How do I use non-linear continuous variables in a logistic regression?

Hey guys.

I need a little help understanding how to use continuous variables in a logistic regression.

Specifically, what if my continuous variable is non-linear?

Take a look at this blog post:

You can download the spreadsheet that goes with that post there as well. For example, height is a continuous variable. Or income.

Let's say in the above link's spreadsheet I knew the income of each person, but it showed a nonlinear relationship when plotted against y. How do I transform the variable? How do I know what to transform it by?

I'm having trouble finding a clear explanation of this online, so any help would greatly be appreciated.

Cheers. :)
What is the equation for non linear part?

(I guess that it is difficult to plot it since it is a 0/1 response variable. Or can you? )

I am not happy about downloading unknown sources, and I believe that most people here feel the same.

Is this from real data that you investigate or is it homework or an assignment?
It's something I am working on.

Basically, imagine I have thousands of entries of the data as in my attachment. I am attempting to predict if you will have a stroke before you are 40 (crazy example, totally made up data).

So to set up a logistic regression I know how to many binary variables for owning a pet, gender and college grad or not. I understand that part of the math.

What I don't understand is how to handle continuous variables like "hours exercised per week."

For example, what if we knew that the more hours you exercised the less likely you were to get a stroke? And it was constantly linear? So for the sake of argument, what if exercising 40, 60, 80 hours a week just kept lowering your chance of a stroke at the same rate (crazy example I know just assume with me)?

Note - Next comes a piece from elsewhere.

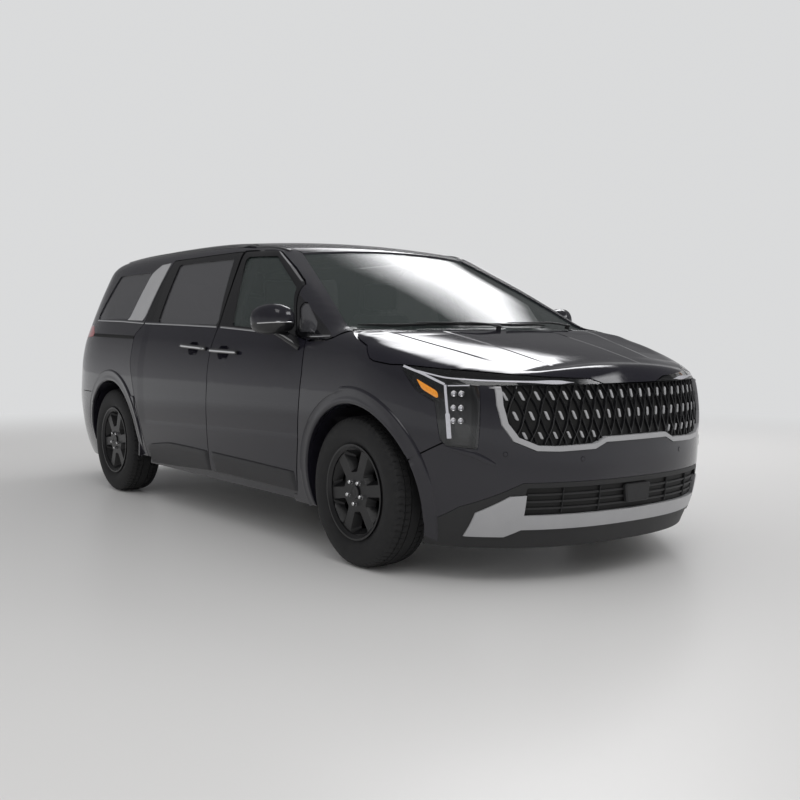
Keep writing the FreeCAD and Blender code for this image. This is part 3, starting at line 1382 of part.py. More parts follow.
# Under the body: frame, engine, knuckles, axle, exhaust and tank
keep("front_frame", make_front_frame())
keep("engine_block", share_block(engine_shares))
keep_pair("knuckle", make_knuckle())
keep("rear_axle", make_rear_axle().cut(share_block(arm_room_shares)))
keep("exhaust", make_exhaust())
keep("fuel_tank", share_block(tank_shares))

# Mirrors, wheels and tyres
keep_pair("mirror", make_mirror().cut(door))
wheel = make_wheel()
tyre = make_tyre()
for end, axle_x in (("front", front_axle_x), ("rear", rear_axle_x)):
    for piece, shape in (("wheel", wheel), ("tyre", tyre)):
        placed = shape.copy()
        placed.translate(Vector(axle_x, -track / 2, tyre_radius))
        keep_pair(piece + "_" + end, placed)

os.makedirs("parts", exist_ok=True)
for name, shape in nodes.items():
    shape.exportStep("parts/" + name + ".step")
print(len(nodes), "nodes")
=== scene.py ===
import json
import math

import bmesh
import bpy
import numpy as np
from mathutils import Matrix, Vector
from mathutils.bvhtree import BVHTree


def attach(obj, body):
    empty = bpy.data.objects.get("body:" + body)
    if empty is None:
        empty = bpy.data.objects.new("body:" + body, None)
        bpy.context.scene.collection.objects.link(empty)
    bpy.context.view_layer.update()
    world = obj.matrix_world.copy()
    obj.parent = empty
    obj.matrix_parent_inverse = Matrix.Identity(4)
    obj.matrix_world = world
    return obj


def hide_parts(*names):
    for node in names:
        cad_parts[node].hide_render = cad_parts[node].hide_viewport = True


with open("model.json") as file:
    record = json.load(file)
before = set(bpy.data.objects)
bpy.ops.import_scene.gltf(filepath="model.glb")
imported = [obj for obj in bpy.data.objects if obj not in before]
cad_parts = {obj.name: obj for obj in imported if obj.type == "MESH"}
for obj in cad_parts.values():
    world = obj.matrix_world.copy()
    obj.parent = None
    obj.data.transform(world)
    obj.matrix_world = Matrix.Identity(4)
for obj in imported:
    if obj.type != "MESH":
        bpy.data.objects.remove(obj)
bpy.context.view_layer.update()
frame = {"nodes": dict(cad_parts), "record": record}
nodes = frame["nodes"]
print("frame loaded,", len(nodes), "nodes")


# shader wires with arithmetic
class Wire:
    def __init__(self, recipe, socket):
        self.recipe = recipe
        self.socket = socket

    def math(self, operation, other, flip=False):
        first, second = (other, self) if flip else (self, other)
        return self.recipe.node("ShaderNodeMath", {"operation": operation}, {0: first, 1: second})

    def __add__(self, other):
        return self.math("ADD", other)

    def __sub__(self, other):
        return self.math("SUBTRACT", other)

    def __rsub__(self, other):
        return self.math("SUBTRACT", other, True)

    def __mul__(self, other):
        return self.math("MULTIPLY", other)

    __radd__ = __add__
    __rmul__ = __mul__


# the shader's sockets, by the words that the finishes use for them
shaderSockets = {"colour": "Base Color", "roughness": "Roughness", "metallic": "Metallic",
                 "coat": "Coat Weight", "coatRoughness": "Coat Roughness", "alpha": "Alpha", "ior": "IOR",
                 "glow": "Emission Color", "glowStrength": "Emission Strength", "normal": "Normal",
                 "sheen": "Sheen Weight", "specular": "Specular IOR Level"}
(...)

Well, in that case, I can see how the coefficient my logistic regression would produce for "hours exercised per week" would make sense.

But a more likely scenario is that exercising a few hours a week is very good for reducing stroke, but then if you hit a point where the more you exercise, the more it actually INCREASES your chance of stroke (again, made up example, but lets suppose we know its true).

So when we know (or suspect) that a continuous variable like "hours exercised per week" is nonlinear, how does this affect our logistic regression? I assume it would make it less accurate at predicting than if the continuous variable was linear.

How can we structure our logistic regression model in such a situation? I read something about transforming the non-linear independent variable.

Does the linearity of the continuous variable in a logistic regression even matter?

There are the kinds of questions I have. I know its a a lot, but I can't find a good answer or explanation of how to account and think about non-linear independent variables in a logistic regression.

Thank you all for reading/helping.:tup:
Do you know how to write down such a logit model? Try to do that!

Why don't you try to estimate a model from your own "data" (maybe made up data)! What software do you have access to?

If you have the following explanatory variables:

pet + gender+ college + exercise

Then a very simple form of including a non-linear effect is to include a squared term:

pet + gender+ college + exercise + exercise^2

(This model is non-linear in the variables but still linear in the parameters so you can still estimate it with the same software.)